If you live 7 years beyond treatment and die of another cause, in BB's data, you are counted as a fatality. Thus, to be a survivor, you have to have survived everything. That makes these statistics all the more impressive.

Total Therapy 3 was initiated five years ago, and thus there are only five years of data. There are much longer data sets for Total Therapy 1 and 2 -- the survival curves show a similar plateau after a number of years -- i.e. if you survive that long, you're probably cure. Unfortunately, in Total Therapy 1 and 2, the cure rates weren't high enough. But Total Therapy 3 -- which added Velcade, Revlimid and some other changes in therapy cadence -- has been remarkable.



This graph shows both low and high risk myeloma patients. The gold standard chart is event-free survival, which shows that after five years out, close to 80% of all TT3 folks are still alive. Compare with, over time, the survival rates of TT1 (around 25% at five years, TT2 without thalidomide (around 40%), TT2 with thalidomide (around 60%), etc. You can see the shape of the curves are relatively predictable. They key is where that plateau forms -- plateau meaning that beyond that point, if you haven't had recurrent myeloma, it won't be coming back. BB currently believes this is around 72 months from starting treatment.

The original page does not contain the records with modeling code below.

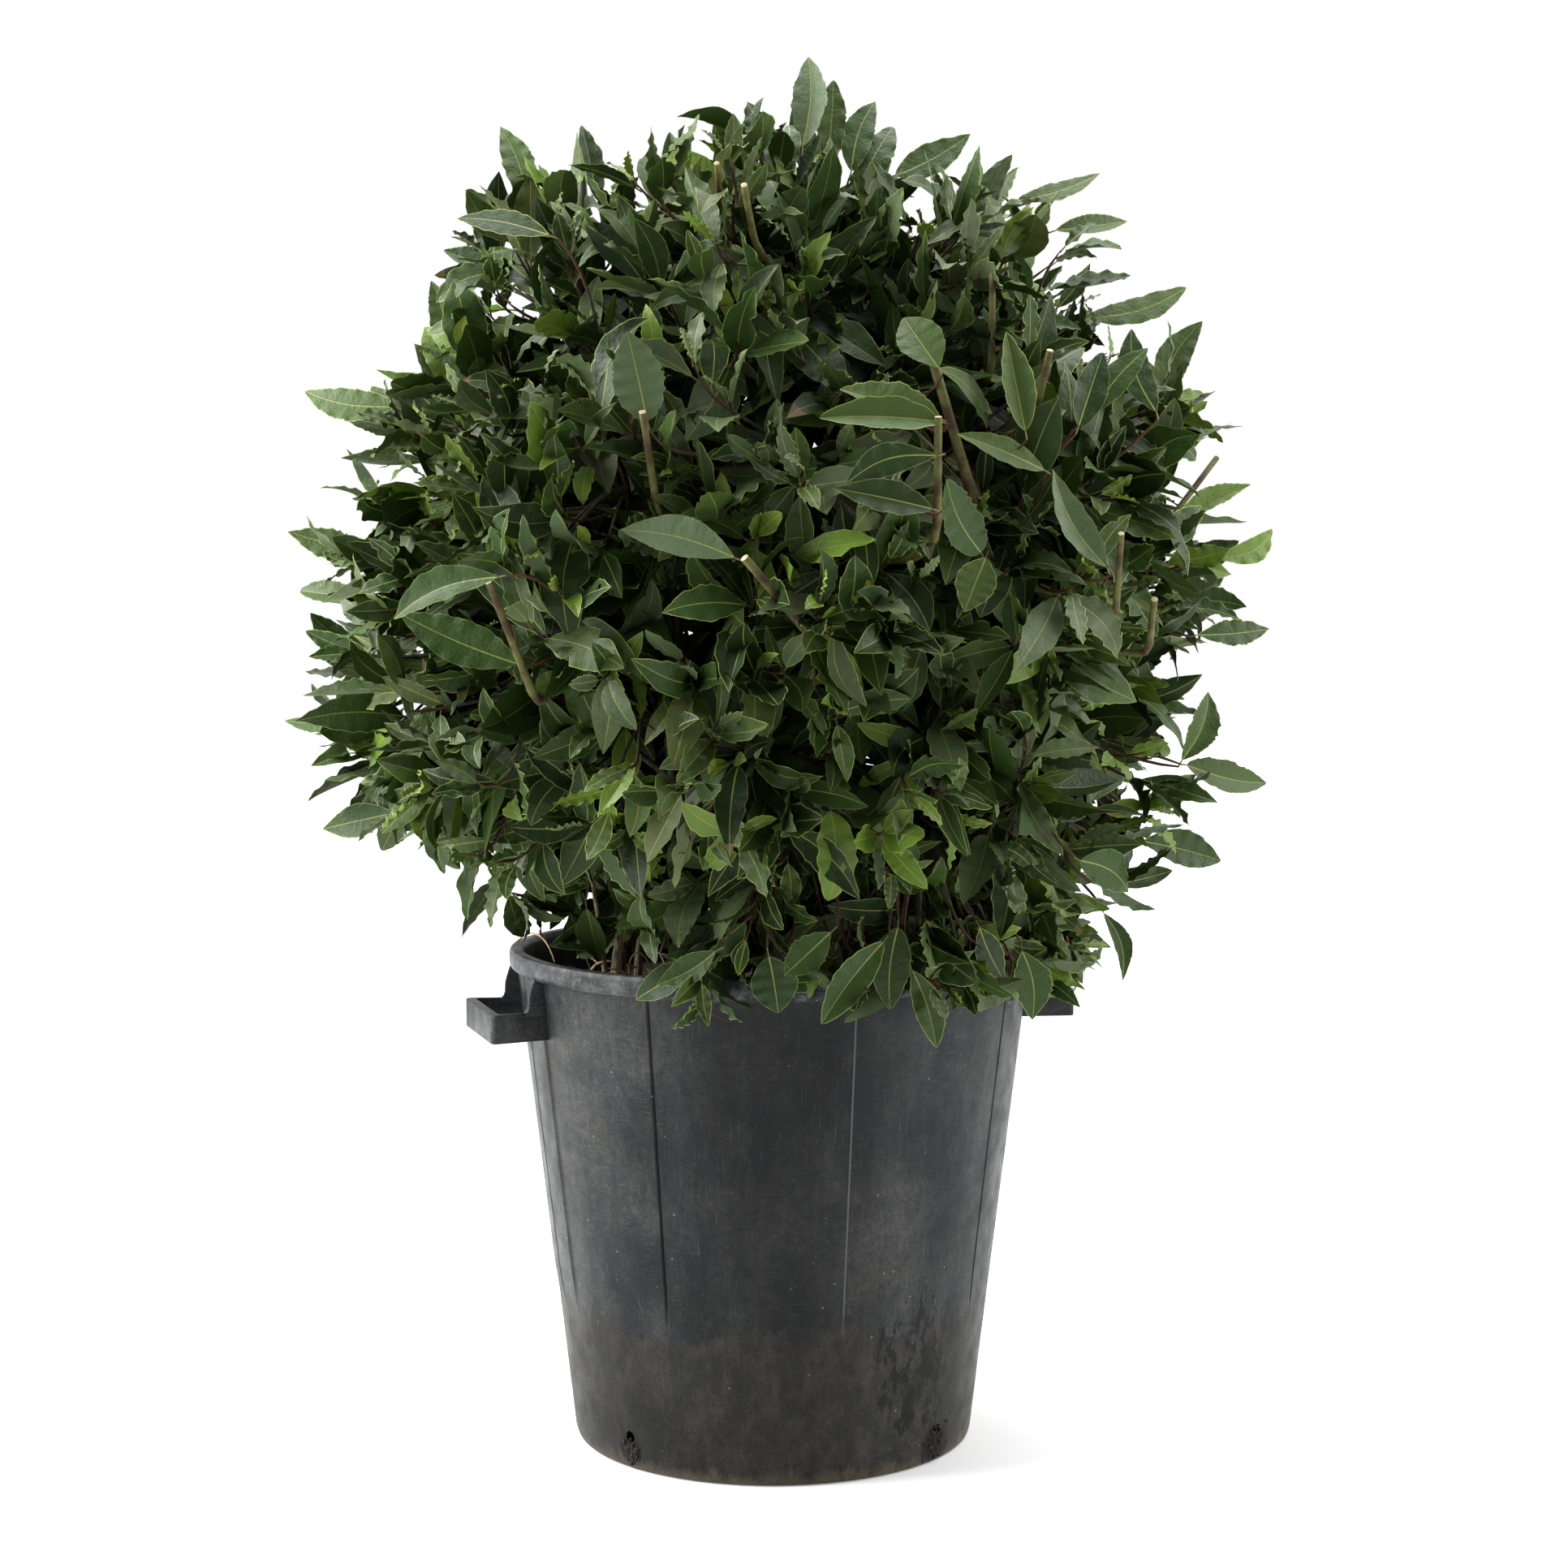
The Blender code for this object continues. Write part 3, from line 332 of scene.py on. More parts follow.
# A leaf's damage, drawn from 0 to 1, says what it shows
BROWNED = 0.03  # under this its tip is brown, from this share of its length:
BROWN_FROM = 0.86
DULL = 0.40  # under this its margin is dull
UNHURT = (0.35, 0.43)  # between these it shows nothing else
DUSTED = 0.45  # over this it has dusty patches, where a wave is over this:
DUSTY_FROM = 0.35
HOLED = 0.70  # near this it has a hole in each half
HOLED_HALF = 0.03
BITTEN = 0.88  # over this it has a bite out of each edge, of this half length and depth:
BITE_HALF = 0.05
BITE_LEFT = (0.45, 0.80)


# Materials

Tone = namedtuple("Tone", "name colour roughness specular")
TONES = (
    Tone("leaf_margin", (0.185, 0.240, 0.050), 0.50, 0.22),
    Tone("leaf_dull_margin", (0.085, 0.115, 0.028), 0.50, 0.20),
    Tone("leaf_rib", (0.150, 0.170, 0.036), 0.50, 0.22),
    Tone("leaf_browned", (0.090, 0.064, 0.026), 0.60, 0.20),
    Tone("leaf_deep", (0.0085, 0.0185, 0.0040), 0.45, 0.14),
    Tone("leaf_dark", (0.0135, 0.0290, 0.0062), 0.45, 0.15),
    Tone("leaf_green", (0.0215, 0.0450, 0.0080), 0.45, 0.17),
    Tone("leaf_mid", (0.0370, 0.0650, 0.0130), 0.48, 0.18),
    Tone("leaf_blue", (0.0470, 0.0740, 0.0280), 0.50, 0.24),
    Tone("leaf_grey", (0.0540, 0.0720, 0.0290), 0.55, 0.22),
    Tone("leaf_olive", (0.0500, 0.0640, 0.0160), 0.50, 0.20),
    Tone("leaf_pale", (0.0680, 0.1030, 0.0420), 0.60, 0.25),
    Tone("leaf_fresh", (0.0720, 0.1250, 0.0130), 0.42, 0.20),
    Tone("leaf_young", (0.1500, 0.2050, 0.0200), 0.38, 0.22),
)
TONE = {tone.name[5:]: number for number, tone in enumerate(TONES)}
PALER = {"deep": "dark", "dark": "green", "mid": "blue", "blue": "grey", "olive": "mid"}
DUSTY = [TONE[PALER.get(name, name)] for name in TONE]  # the tone of a leaf's dusty patches


def material(name, colour, roughness, specular=0.5):
    made = bpy.data.materials.new(name)
    made.use_nodes = True
    shader = made.node_tree.nodes["Principled BSDF"]
    shader.inputs["Base Color"].default_value = (*colour, 1.0)
    shader.inputs["Roughness"].default_value = roughness
    shader.inputs["Specular IOR Level"].default_value = specular
    return made


def node(made, kind, inputs=None, **settings):
    """A new node with its settings, and its inputs set or linked."""
    new = made.node_tree.nodes.new("ShaderNode" + kind)
    for key, value in settings.items():
        setattr(new, key, value)
    for key, value in (inputs or {}).items():
        if isinstance(value, bpy.types.NodeSocket):
            made.node_tree.links.new(value, new.inputs[key])
        else:
            new.inputs[key].default_value = value
    return new


def coordinates(made, along=1.0):
    """Places on the object; what is drawn there runs along Z where the scale is under 1."""
    place = node(made, "TexCoord").outputs["Object"]
    if along == 1.0:
        return place
    return node(made, "Mapping", {"Vector": place, "Scale": (1.0, 1.0, along)}).outputs["Vector"]


def noise(made, size, detail=4.0, rough=0.55, along=1.0):
    """Noise with lumps about that size across, in metres."""
    where = coordinates(made, along)
    inputs = {"Vector": where, "Scale": 1.0 / size, "Detail": detail, "Roughness": rough}
    return node(made, "TexNoise", inputs).outputs["Fac"]


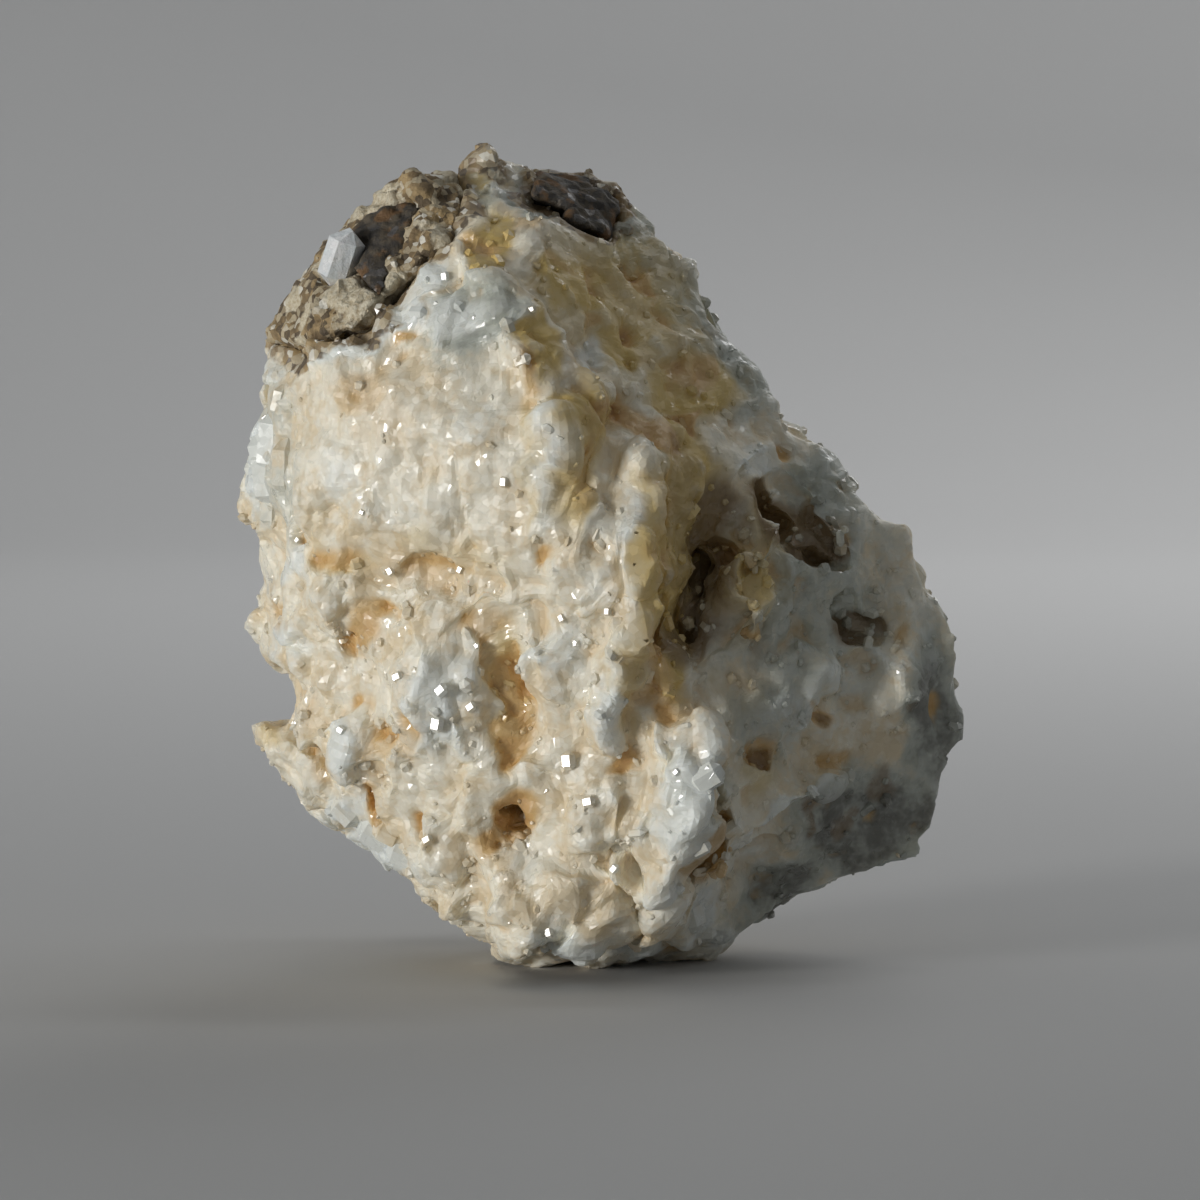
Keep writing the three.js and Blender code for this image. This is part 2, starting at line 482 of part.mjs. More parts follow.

For low risk disease, the data is even better.

As for the percentage survival rate for other types of therapy, nobody keeps statistics because nobody else believes the disease is curable. I was flat out told by my first hematologist, who did ultimately suggest I check out Arkansas, that he did not believe transplant even prolonged life, much less cured the disease. He is still an advocate of a transplant only because that means you can go off all therapy -- until it comes back. So they don't bother tracking this. I only know this: while the data looks back five years, so doesn't reflect the full benefit of Velcade, the American Cancer Society published last year that five year survival is 34%. Some of those people get poor care, but some also get Total Therapy. So to interpolate from that, overall survival from other methods has to be a hell of a lot lower than Total Therapy. New drugs, such as Carfilzomib and Pomalidomide, may change the game when they come out in a few years but nobody is talking about them like a cure.

Question: In number 4 are you saying the average age at diagnosis of low risk myeloma patients receiving TT3 are 71 years old. I thought it was the young and healthy myeloma patient recommended for this treatment method.

This data comes from different places. I recall hearing that the median (not to say the average) age at diagnosis of Myeloma overall was 71, however I suspect this is coming down into the 60s as more and more young people are getting the disease. BB will transplant people older than 71 and has been doing this for some time. It is another area of disagreement between him and other doctors. Here, I tend to be political correct and shy away from strongly suggesting that an older person dive into this program because (a) they might be sick from something else, (b) the treatment is not a lot of fun, and (c) there is an increased treatment-related mortality from treatment as age advances -- perhaps 3% or so. This is not trivial, but compare that against 70% mortality from the disease itself over a five year timeframe and it starts to come into focus. It's an individual choice, of course. In the case of your wife, I would probably at least get a second opinion from a myeloma specialist (if not BB himself) to discuss transplant. The woman I first consulted about Total Therapy was a patient, now cured, who was in her late 50s when she received treatment and was transplanted despite the fact that she had lupus. So he is more aggressive in transplantation than are most places.

I hope these answers are useful to you, and to your wife, as you navigate your own way through your battle. There is more hope than ever for Myeloma patients, whether it is through the Arkansas approach or through the variety of new and effective drugs that have come on the market in the last five years, and which are continuing to be developed. I hope that you have many long healthy and happy years ahead of you both.